= Direction =
Reproduce the lines from the one bearing "doc.recompute()" through the one bearing "bpy.data.objects.remove(obj)", inclusive. Copy them exactly; include no other line.

--- start ---

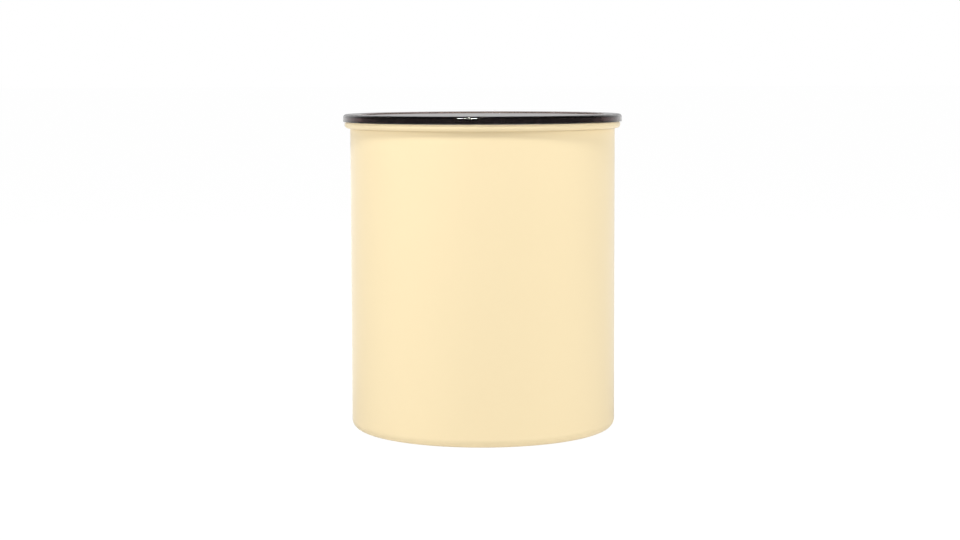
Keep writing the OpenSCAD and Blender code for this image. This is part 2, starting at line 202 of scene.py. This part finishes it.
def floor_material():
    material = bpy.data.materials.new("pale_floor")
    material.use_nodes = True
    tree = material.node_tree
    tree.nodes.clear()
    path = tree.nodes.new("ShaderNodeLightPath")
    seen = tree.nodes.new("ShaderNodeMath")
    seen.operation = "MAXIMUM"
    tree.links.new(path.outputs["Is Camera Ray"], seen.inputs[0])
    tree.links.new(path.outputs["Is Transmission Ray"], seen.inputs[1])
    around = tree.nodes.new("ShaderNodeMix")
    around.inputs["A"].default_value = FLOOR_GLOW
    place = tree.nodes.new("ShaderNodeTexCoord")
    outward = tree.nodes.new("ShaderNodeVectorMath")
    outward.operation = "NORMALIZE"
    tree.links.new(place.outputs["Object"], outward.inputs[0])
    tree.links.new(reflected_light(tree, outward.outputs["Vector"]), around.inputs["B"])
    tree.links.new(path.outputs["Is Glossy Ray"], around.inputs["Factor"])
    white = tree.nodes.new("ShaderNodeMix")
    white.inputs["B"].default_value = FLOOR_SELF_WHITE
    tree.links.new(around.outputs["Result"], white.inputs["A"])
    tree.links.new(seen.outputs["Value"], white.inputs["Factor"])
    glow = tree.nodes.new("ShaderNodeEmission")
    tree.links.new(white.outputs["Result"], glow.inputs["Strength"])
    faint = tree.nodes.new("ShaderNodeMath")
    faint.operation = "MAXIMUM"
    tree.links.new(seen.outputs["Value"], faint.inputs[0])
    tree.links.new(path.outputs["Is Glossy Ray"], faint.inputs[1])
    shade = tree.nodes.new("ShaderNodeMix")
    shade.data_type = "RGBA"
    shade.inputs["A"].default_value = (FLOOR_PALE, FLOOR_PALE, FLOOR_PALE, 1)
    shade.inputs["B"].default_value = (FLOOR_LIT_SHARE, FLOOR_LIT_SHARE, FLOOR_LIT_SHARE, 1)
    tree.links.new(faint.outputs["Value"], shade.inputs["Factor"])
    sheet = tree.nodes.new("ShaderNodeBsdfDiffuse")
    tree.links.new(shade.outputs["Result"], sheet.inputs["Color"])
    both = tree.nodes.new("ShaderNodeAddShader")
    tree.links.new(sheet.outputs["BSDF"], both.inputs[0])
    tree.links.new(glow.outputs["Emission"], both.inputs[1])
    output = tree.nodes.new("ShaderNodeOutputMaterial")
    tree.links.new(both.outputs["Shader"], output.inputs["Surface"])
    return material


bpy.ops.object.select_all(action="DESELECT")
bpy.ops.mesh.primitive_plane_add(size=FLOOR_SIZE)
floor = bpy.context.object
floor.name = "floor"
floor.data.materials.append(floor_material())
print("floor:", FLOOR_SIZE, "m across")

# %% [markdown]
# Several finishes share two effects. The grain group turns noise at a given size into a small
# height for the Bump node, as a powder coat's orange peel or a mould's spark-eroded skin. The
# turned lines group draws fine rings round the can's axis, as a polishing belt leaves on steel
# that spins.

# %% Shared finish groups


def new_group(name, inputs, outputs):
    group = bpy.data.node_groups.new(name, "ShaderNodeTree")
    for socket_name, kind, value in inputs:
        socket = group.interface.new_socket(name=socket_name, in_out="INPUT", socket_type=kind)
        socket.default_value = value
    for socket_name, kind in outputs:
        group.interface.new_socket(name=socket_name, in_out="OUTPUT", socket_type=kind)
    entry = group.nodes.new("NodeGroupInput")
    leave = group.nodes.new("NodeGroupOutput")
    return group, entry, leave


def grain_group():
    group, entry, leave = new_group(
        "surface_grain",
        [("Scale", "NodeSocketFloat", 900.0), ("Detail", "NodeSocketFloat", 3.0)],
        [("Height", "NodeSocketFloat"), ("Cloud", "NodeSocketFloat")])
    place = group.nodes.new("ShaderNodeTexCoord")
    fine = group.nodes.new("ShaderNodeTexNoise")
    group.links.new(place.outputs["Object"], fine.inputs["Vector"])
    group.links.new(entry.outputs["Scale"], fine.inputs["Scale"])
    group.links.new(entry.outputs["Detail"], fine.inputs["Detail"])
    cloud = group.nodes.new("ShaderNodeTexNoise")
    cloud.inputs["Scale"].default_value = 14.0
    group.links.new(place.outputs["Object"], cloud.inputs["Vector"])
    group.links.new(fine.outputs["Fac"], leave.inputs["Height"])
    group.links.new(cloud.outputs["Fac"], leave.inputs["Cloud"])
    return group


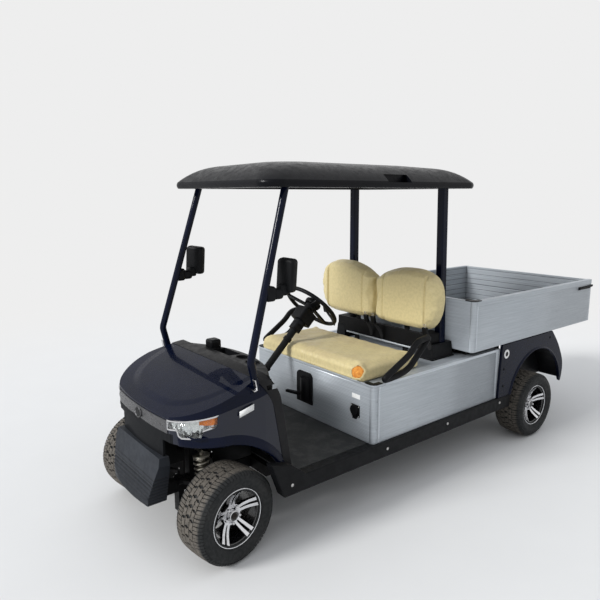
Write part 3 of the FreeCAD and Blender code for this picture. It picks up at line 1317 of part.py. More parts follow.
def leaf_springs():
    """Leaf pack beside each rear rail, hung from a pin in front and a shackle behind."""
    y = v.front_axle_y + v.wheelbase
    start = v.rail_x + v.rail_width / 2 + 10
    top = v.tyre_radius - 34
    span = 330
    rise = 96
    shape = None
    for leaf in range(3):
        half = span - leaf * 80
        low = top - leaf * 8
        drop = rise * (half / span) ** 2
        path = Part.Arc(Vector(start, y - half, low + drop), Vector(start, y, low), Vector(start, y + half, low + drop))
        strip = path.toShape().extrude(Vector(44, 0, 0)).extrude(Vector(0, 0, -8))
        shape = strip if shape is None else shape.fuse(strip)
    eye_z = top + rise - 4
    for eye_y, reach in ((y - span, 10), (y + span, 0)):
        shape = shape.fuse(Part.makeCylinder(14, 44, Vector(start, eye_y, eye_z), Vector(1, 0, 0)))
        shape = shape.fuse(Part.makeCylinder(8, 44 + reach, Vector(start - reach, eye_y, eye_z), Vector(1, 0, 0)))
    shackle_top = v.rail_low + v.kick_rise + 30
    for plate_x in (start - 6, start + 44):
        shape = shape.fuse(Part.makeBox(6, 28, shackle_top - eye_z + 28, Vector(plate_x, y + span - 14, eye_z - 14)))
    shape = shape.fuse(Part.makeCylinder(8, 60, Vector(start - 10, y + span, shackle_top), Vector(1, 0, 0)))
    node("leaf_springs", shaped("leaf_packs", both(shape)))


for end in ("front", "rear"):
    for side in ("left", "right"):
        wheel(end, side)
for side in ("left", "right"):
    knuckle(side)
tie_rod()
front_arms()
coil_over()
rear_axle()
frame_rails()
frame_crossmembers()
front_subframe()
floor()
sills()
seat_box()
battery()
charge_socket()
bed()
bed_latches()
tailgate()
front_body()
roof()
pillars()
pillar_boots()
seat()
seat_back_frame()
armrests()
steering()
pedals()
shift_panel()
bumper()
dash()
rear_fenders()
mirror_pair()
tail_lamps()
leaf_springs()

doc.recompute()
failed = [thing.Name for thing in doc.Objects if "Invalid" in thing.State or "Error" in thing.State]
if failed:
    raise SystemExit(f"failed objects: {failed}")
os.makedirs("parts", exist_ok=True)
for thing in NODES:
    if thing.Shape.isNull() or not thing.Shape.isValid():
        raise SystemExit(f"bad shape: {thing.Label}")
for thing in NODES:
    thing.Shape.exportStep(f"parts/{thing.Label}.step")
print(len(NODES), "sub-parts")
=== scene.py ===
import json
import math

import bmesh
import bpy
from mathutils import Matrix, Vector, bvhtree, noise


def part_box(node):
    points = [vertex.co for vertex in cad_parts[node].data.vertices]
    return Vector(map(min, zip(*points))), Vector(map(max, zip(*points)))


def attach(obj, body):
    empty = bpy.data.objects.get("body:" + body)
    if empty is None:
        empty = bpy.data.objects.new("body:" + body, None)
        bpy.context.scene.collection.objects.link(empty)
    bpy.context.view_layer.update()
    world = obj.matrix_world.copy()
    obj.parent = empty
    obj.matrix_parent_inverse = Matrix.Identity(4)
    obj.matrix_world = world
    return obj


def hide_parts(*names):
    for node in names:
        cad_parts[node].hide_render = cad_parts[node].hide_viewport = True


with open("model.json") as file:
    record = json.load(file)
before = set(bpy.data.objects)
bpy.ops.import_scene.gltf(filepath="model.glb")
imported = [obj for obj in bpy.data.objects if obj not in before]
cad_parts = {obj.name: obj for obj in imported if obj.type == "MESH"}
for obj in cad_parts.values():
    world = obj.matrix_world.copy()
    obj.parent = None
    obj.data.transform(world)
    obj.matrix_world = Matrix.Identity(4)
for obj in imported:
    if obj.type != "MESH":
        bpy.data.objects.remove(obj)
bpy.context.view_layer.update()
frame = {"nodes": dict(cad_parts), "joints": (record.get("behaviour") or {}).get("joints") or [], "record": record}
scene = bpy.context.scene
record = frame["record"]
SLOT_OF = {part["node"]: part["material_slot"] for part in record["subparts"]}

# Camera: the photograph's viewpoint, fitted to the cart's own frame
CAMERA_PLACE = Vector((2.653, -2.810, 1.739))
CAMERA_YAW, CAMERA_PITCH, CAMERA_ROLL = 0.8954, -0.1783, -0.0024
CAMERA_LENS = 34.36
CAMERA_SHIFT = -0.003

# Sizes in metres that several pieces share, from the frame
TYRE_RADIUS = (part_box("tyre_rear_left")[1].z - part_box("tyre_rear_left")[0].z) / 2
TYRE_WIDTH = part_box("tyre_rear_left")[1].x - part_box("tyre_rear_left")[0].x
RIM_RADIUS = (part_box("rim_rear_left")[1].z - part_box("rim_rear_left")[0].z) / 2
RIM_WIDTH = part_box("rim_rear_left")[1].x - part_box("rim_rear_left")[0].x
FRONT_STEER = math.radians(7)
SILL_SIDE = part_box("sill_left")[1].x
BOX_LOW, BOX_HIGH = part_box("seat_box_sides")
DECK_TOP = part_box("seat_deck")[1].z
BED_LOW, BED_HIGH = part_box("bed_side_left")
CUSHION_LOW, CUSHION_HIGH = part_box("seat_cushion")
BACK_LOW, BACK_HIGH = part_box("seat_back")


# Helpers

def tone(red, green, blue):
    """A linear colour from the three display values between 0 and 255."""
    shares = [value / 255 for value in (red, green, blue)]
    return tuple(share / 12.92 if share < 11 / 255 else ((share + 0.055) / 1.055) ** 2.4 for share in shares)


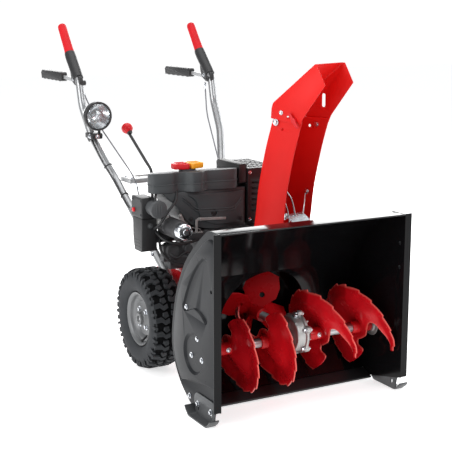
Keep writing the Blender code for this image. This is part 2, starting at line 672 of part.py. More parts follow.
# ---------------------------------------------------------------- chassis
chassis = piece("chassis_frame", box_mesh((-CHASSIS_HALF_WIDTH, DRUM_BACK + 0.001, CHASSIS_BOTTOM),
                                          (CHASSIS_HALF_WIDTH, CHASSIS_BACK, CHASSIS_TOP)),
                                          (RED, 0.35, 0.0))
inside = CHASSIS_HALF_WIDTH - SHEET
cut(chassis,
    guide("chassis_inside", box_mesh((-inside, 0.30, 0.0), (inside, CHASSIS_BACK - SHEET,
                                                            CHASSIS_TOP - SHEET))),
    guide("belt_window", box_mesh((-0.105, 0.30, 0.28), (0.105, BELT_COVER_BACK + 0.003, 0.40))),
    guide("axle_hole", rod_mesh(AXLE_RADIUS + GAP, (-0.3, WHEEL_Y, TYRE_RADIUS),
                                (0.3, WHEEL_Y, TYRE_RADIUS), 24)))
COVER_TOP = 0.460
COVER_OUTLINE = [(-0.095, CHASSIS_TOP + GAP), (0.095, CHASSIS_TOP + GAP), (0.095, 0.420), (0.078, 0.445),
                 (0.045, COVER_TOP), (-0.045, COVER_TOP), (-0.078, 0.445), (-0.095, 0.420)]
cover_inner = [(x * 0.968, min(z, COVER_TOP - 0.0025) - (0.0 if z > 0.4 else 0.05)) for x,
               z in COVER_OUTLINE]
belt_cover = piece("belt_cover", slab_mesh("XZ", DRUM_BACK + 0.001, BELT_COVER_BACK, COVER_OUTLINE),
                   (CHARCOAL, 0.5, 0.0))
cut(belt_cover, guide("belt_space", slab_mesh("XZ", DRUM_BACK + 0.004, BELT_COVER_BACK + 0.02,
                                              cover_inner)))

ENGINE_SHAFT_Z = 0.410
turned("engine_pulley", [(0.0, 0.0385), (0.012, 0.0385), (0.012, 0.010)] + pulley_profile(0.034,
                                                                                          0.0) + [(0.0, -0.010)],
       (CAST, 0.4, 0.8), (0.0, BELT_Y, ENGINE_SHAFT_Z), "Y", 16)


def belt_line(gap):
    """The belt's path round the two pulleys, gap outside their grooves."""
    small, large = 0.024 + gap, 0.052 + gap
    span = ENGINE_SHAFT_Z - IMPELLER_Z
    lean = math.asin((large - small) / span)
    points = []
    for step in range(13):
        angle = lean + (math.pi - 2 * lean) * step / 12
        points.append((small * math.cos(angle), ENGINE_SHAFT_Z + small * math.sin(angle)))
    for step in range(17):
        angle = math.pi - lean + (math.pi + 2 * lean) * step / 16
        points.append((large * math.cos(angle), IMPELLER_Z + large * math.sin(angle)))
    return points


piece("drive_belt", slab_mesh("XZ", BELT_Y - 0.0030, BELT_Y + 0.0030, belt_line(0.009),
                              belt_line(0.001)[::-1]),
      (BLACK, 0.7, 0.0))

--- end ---

= The reply =
doc.recompute()
failed = [thing.Name for thing in doc.Objects if "Invalid" in thing.State or "Error" in thing.State]
if failed:
    raise SystemExit(f"failed objects: {failed}")
os.makedirs("parts", exist_ok=True)
for thing in NODES:
    if thing.Shape.isNull() or not thing.Shape.isValid():
        raise SystemExit(f"bad shape: {thing.Label}")
for thing in NODES:
    thing.Shape.exportStep(f"parts/{thing.Label}.step")
print(len(NODES), "sub-parts")
=== scene.py ===
import json
import math

import bmesh
import bpy
from mathutils import Matrix, Vector, bvhtree, noise


def part_box(node):
    points = [vertex.co for vertex in cad_parts[node].data.vertices]
    return Vector(map(min, zip(*points))), Vector(map(max, zip(*points)))


def attach(obj, body):
    empty = bpy.data.objects.get("body:" + body)
    if empty is None:
        empty = bpy.data.objects.new("body:" + body, None)
        bpy.context.scene.collection.objects.link(empty)
    bpy.context.view_layer.update()
    world = obj.matrix_world.copy()
    obj.parent = empty
    obj.matrix_parent_inverse = Matrix.Identity(4)
    obj.matrix_world = world
    return obj


def hide_parts(*names):
    for node in names:
        cad_parts[node].hide_render = cad_parts[node].hide_viewport = True


with open("model.json") as file:
    record = json.load(file)
before = set(bpy.data.objects)
bpy.ops.import_scene.gltf(filepath="model.glb")
imported = [obj for obj in bpy.data.objects if obj not in before]
cad_parts = {obj.name: obj for obj in imported if obj.type == "MESH"}
for obj in cad_parts.values():
    world = obj.matrix_world.copy()
    obj.parent = None
    obj.data.transform(world)
    obj.matrix_world = Matrix.Identity(4)
for obj in imported:
    if obj.type != "MESH":
        bpy.data.objects.remove(obj)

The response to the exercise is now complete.